# Solved: Nextar MP3 player not showing as removable drive



## ChillYoda (Nov 15, 2011)

I tried searching all forums for answers to my problem (Nextar MP3 player not showing as removable drive) and found someone who had the same issue but no one ever posted a solution for them. A second poster had a similar problem and posted a solution but it didn't work for me.
Here's the post that was almost identical to my problem:
_I'm using Windows XP, and according to Nextar, the mp3 player player should show as removable drive when connected and just drag and drop files to it. When I connect it, it shows as audio player, and I cant add any music to it, and its not recognized in WMP. I saw on another forum someone having the same issue in Vista, and they were told to right click on My Computer, go to manage, go to removable media, and change settings there to get it to work. I tried this with XP, but I dont see any settings._
My problem is exactly the same except that when I FIRST plugged my mp3 player into my PC it showed up as a removable drive and I loaded it with music without a hitch. True plug & play. Then a couple weeks later I wanted to add/remove song files to it, this problem occurred. Instead of showing up as "removable drive" it now says "audio device" (or "audio player" in some spots) and I can't get to the music that I had on it nor can I put new music on it. The mp3 display (it's a cheapie) shows a computer and an mp3 player with a line of zzzzz between the two of them. Great, it's asleep.
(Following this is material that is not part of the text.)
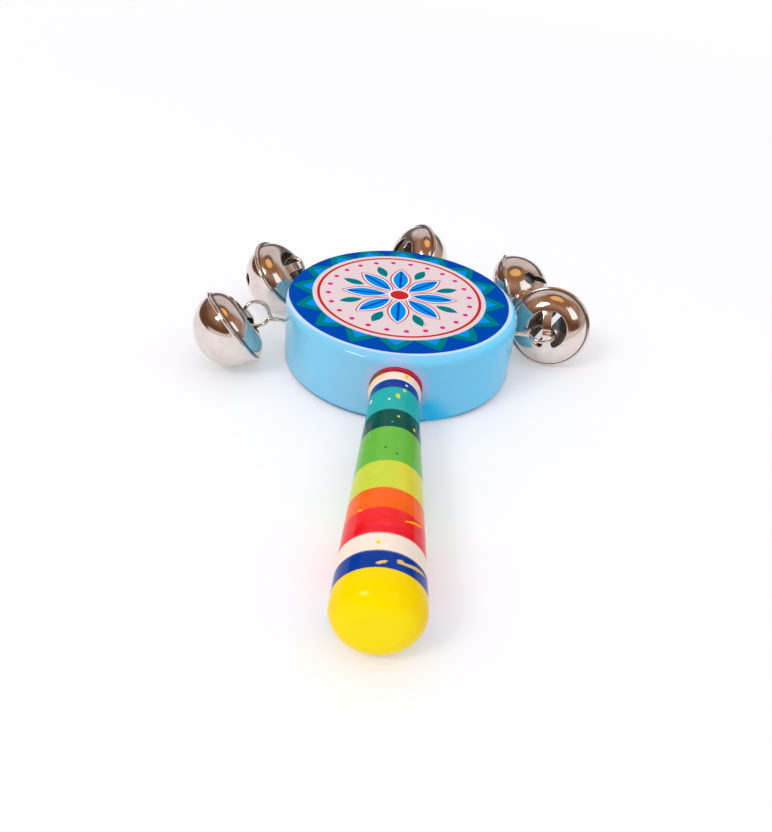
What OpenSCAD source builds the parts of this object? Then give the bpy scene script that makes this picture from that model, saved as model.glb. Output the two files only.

Cute.
The poster above was alluding to a solution that basically entailed going to Device Manager, something the following poster with a similar problem recommended doing:
_I had a really similar problem on my laptop. I connected my device and it started charging, but refused to read. So I could charge up the battery just fine but syncing and making playlists and the like was impossible. What fixed it for me was going to Start Menu->Control Panel->System and then clicking the Hardware tab and going to Device Manager. I found the name of my device under the yellow question mark area and re-installed my device. If that doesn't work go first to Start Menu->Control Panel->Add Hardware and through those steps._
So I reinstalled the device but that did not work. After it scanned for new hardware it detected it and marked it once again as "audio player." Nothing was different.
I am at a loss, especially since I was able to plug & play the first time but can't do it anymore! I don't get it. Can anyone help? Thanks!


----------



## pip22 (Nov 21, 2004)

make sure your player is connected to your PC

Go to _My Computer_ right click >> Properties

Under the Hardware tab, select _device manager > portable audio_ > right click & select _update drivers_> Click _Next_

Tick the option "let me choose driver for this device".
Now choose *usb mass storage driver* from two options
Click next....

Your MP3 player should now be recognised as a removable drive or storage device.


----------



## ChillYoda (Nov 15, 2011)

Woo-hoo! That did it, pip22! Thank you, thank you, thank you. There were a couple of things that weren't exactly the same on my particular PC, but easy to follow and adjust and it worked like a charm! And so quick; I thought it might take weeks to get a proper response.
Thanks again!


----------